### [REQUIRED TASK]
Go through the listing and pick out each line with the word "frame" in it.

### [AVAILABLE DATA]
# # # # #
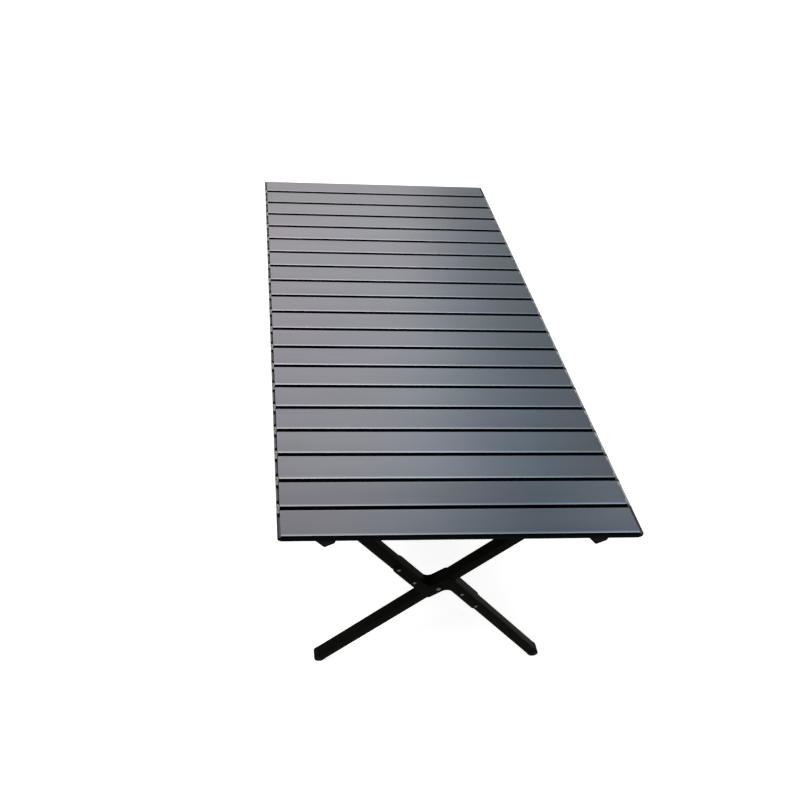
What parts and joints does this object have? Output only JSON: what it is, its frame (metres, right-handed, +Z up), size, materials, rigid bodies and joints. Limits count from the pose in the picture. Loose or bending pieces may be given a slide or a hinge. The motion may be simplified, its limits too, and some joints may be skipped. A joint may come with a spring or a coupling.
{
  "type": "folding camp table",
  "caption": "Low folding camp table with a roll-up slatted metal top on two pairs of crossed square-tube legs and folding side rails.",
  "frame": {"origin": "on the ground under the middle of the table top", "axes": "+X right along the slats, +Y away from the pictured end along the table's length, +Z up"},
  "size_m": [0.6, 1.2, 0.45],
  "materials": {
    "slat_aluminium": "satin dark grey anodised extrusion, drawn lengthwise",
    "leg_coating": "satin black powder coat on square tube",
    "hub_coating": "satin black coated steel plate with grey rivets",
    "rail_coating": "satin black powder coat on square tube",
    "foot_plastic": "black moulded plastic, fine grain",
    "bracket_plastic": "black moulded plastic, fine grain",
    "joint_plastic": "black moulded plastic, fine grain",
    "hook_plastic": "black moulded plastic, fine grain",
    "pin_steel": "zinc-plated steel, dull grey"
  },
  "bodies": {
    "left_side": {"bracket_near_left": "bracket_plastic", "leg_pin_near_left": "pin_steel", "rail_pin_near_left": "pin_steel", "rail_left_near": "rail_coating", "rail_joint_left": "joint_plastic", "rail_left_far": "rail_coating", "bracket_far_left": "bracket_plastic", "leg_pin_far_left": "pin_steel", "rail_pin_far_left": "pin_steel"},
    "near_split_leg": {"leg_upper_near": "leg_coating", "leg_lower_near": "leg_coating", "hub_plate_near_front": "hub_coating", "hub_plate_near_back": "hub_coating", "hub_pivot_near": "pin_steel", "foot_near_right": "foot_plastic"},
    "near_long_leg": {"leg_long_near": "leg_coating", "foot_near_left": "foot_plastic"},
    "right_side": {"bracket_near_right": "bracket_plastic", "leg_pin_near_right": "pin_steel", "rail_pin_near_right": "pin_steel", "rail_right_near": "rail_coating", "rail_joint_right": "joint_plastic", "rail_right_far": "rail_coating", "bracket_far_right": "bracket_plastic", "leg_pin_far_right": "pin_steel", "rail_pin_far_right": "pin_steel"},
    "far_split_leg": {"leg_upper_far": "leg_coating", "leg_lower_far": "leg_coating", "hub_plate_far_front": "hub_coating", "hub_plate_far_back": "hub_coating", "hub_pivot_far": "pin_steel", "foot_far_right": "foot_plastic"},
    "far_long_leg": {"leg_long_far": "leg_coating", "foot_far_left": "foot_plastic"},
    "top_slat_01": {"slat_01": "slat_aluminium", "end_hook_near_left": "hook_plastic", "end_hook_near_right": "hook_plastic"},
    "top_slat_02": {"slat_02": "slat_aluminium"},
    "top_slat_03": {"slat_03": "slat_aluminium"},
    "top_slat_04": {"slat_04": "slat_aluminium"},
    "top_slat_05": {"slat_05": "slat_aluminium"},
    "top_slat_06": {"slat_06": "slat_aluminium"},
    "top_slat_07": {"slat_07": "slat_aluminium"},
    "top_slat_08": {"slat_08": "slat_aluminium"},
    "top_slat_09": {"slat_09": "slat_aluminium"},
    "top_slat_10": {"slat_10": "slat_aluminium"},
    "top_slat_11": {"slat_11": "slat_aluminium"},
    "top_slat_12": {"slat_12": "slat_aluminium"},
    "top_slat_13": {"slat_13": "slat_aluminium"},
    "top_slat_14": {"slat_14": "slat_aluminium"},
    "top_slat_15": {"slat_15": "slat_aluminium"},
    "top_slat_16": {"slat_16": "slat_aluminium"},
    "top_slat_17": {"slat_17": "slat_aluminium"},
    "top_slat_18": {"slat_18": "slat_aluminium"},
    "top_slat_19": {"slat_19": "slat_aluminium"},
    "top_slat_20": {"slat_20": "slat_aluminium", "end_hook_far_left": "hook_plastic", "end_hook_far_right": "hook_plastic"}
  },
  "joints": [
    {"name": "leg_scissor", "type": "hinge", "parent": "left_side", "child": "near_split_leg", "pos_m": [-0.19204, -0.5405, 0.4245], "axis": [0, 1, 0], "range_deg": [0, 41.15]},
    {"name": "near_leg_cross", "type": "hinge", "parent": "near_split_leg", "child": "near_long_leg", "pos_m": [0, -0.5405, 0.2394], "axis": [0, 1, 0], "range_deg": [-82.3, 0]},
    {"name": "near_right_leg_top", "type": "hinge", "parent": "near_long_leg", "child": "right_side", "pos_m": [0.16176, -0.5405, 0.4245], "axis": [0, 1, 0], "range_deg": [0, 41.15]},
    {"name": "far_left_leg_top", "type": "hinge", "parent": "left_side", "child": "far_split_leg", "pos_m": [-0.19204, 0.5405, 0.4245], "axis": [0, 1, 0], "range_deg": [0, 41.15]},
    {"name": "far_leg_cross", "type": "hinge", "parent": "far_split_leg", "child": "far_long_leg", "pos_m": [0, 0.5405, 0.2394], "axis": [0, 1, 0], "range_deg": [-82.3, 0]},
    {"name": "top_lift", "type": "slide", "parent": "left_side", "child": "top_slat_01", "axis": [0, 0, 1], "range_m": [0, 0.1]},
    {"name": "slat_hinge_01", "type": "hinge", "parent": "top_slat_01", "child": "top_slat_02", "pos_m": [0, -0.54225, 0.446], "axis": [1, 0, 0], "range_deg": [0, 30.4]},
    {"name": "slat_hinge_02", "type": "hinge", "parent": "top_slat_02", "child": "top_slat_03", "pos_m": [0, -0.482, 0.446], "axis": [1, 0, 0], "range_deg": [0, 31]},
    {"name": "slat_hinge_03", "type": "hinge", "parent": "top_slat_03", "child": "top_slat_04", "pos_m": [0, -0.42175, 0.446], "axis": [1, 0, 0], "range_deg": [0, 31.7]},
    {"name": "slat_hinge_04", "type": "hinge", "parent": "top_slat_04", "child": "top_slat_05", "pos_m": [0, -0.3615, 0.446], "axis": [1, 0, 0], "range_deg": [0, 32.5]},
    {"name": "slat_hinge_05", "type": "hinge", "parent": "top_slat_05", "child": "top_slat_06", "pos_m": [0, -0.30125, 0.446], "axis": [1, 0, 0], "range_deg": [0, 33.3]},
    {"name": "slat_hinge_06", "type": "hinge", "parent": "top_slat_06", "child": "top_slat_07", "pos_m": [0, -0.241, 0.446], "axis": [1, 0, 0], "range_deg": [0, 34.2]},
    {"name": "slat_hinge_07", "type": "hinge", "parent": "top_slat_07", "child": "top_slat_08", "pos_m": [0, -0.18075, 0.446], "axis": [1, 0, 0], "range_deg": [0, 35.2]},
    {"name": "slat_hinge_08", "type": "hinge", "parent": "top_slat_08", "child": "top_slat_09", "pos_m": [0, -0.1205, 0.446], "axis": [1, 0, 0], "range_deg": [0, 36.2]},
    {"name": "slat_hinge_09", "type": "hinge", "parent": "top_slat_09", "child": "top_slat_10", "pos_m": [0, -0.06025, 0.446], "axis": [1, 0, 0], "range_deg": [0, 37.4]},
    {"name": "slat_hinge_10", "type": "hinge", "parent": "top_slat_10", "child": "top_slat_11", "pos_m": [0, 0, 0.446], "axis": [1, 0, 0], "range_deg": [0, 38.7]},
    {"name": "slat_hinge_11", "type": "hinge", "parent": "top_slat_11", "child": "top_slat_12", "pos_m": [0, 0.06025, 0.446], "axis": [1, 0, 0], "range_deg": [0, 40.1]},
    {"name": "slat_hinge_12", "type": "hinge", "parent": "top_slat_12", "child": "top_slat_13", "pos_m": [0, 0.1205, 0.446], "axis": [1, 0, 0], "range_deg": [0, 41.7]},
    {"name": "slat_hinge_13", "type": "hinge", "parent": "top_slat_13", "child": "top_slat_14", "pos_m": [0, 0.18075, 0.446], "axis": [1, 0, 0], "range_deg": [0, 43.6]},
    {"name": "slat_hinge_14", "type": "hinge", "parent": "top_slat_14", "child": "top_slat_15", "pos_m": [0, 0.241, 0.446], "axis": [1, 0, 0], "range_deg": [0, 45.7]},
    {"name": "slat_hinge_15", "type": "hinge", "parent": "top_slat_15", "child": "top_slat_16", "pos_m": [0, 0.30125, 0.446], "axis": [1, 0, 0], "range_deg": [0, 48.1]},
    {"name": "slat_hinge_16", "type": "hinge", "parent": "top_slat_16", "child": "top_slat_17", "pos_m": [0, 0.3615, 0.446], "axis": [1, 0, 0], "range_deg": [0, 51.1]},
    {"name": "slat_hinge_17", "type": "hinge", "parent": "top_slat_17", "child": "top_slat_18", "pos_m": [0, 0.42175, 0.446], "axis": [1, 0, 0], "range_deg": [0, 54.6]},
    {"name": "slat_hinge_18", "type": "hinge", "parent": "top_slat_18", "child": "top_slat_19", "pos_m": [0, 0.482, 0.446], "axis": [1, 0, 0], "range_deg": [0, 59.1]},
    {"name": "slat_hinge_19", "type": "hinge", "parent": "top_slat_19", "child": "top_slat_20", "pos_m": [0, 0.54225, 0.446], "axis": [1, 0, 0], "range_deg": [0, 65.1]}
  ],
  "couplings": [
    {"joint": "near_leg_cross", "follows": "leg_scissor", "ratio": -2},
    {"joint": "near_right_leg_top", "follows": "leg_scissor", "ratio": 1},
    {"joint": "far_left_leg_top", "follows": "leg_scissor", "ratio": 1},
    {"joint": "far_leg_cross", "follows": "leg_scissor", "ratio": -2}
  ]
}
# # # # #
### [RESULT OF THE EXERCISE]
What parts and joints does this object have? Output only JSON: what it is, its frame (metres, right-handed, +Z up), size, materials, rigid bodies and joints. Limits count from the pose in the picture. Loose or bending pieces may be given a slide or a hinge. The motion may be simplified, its limits too, and some joints may be skipped. A joint may come with a spring or a coupling.
  "frame": {"origin": "on the ground under the middle of the table top", "axes": "+X right along the slats, +Y away from the pictured end along the table's length, +Z up"},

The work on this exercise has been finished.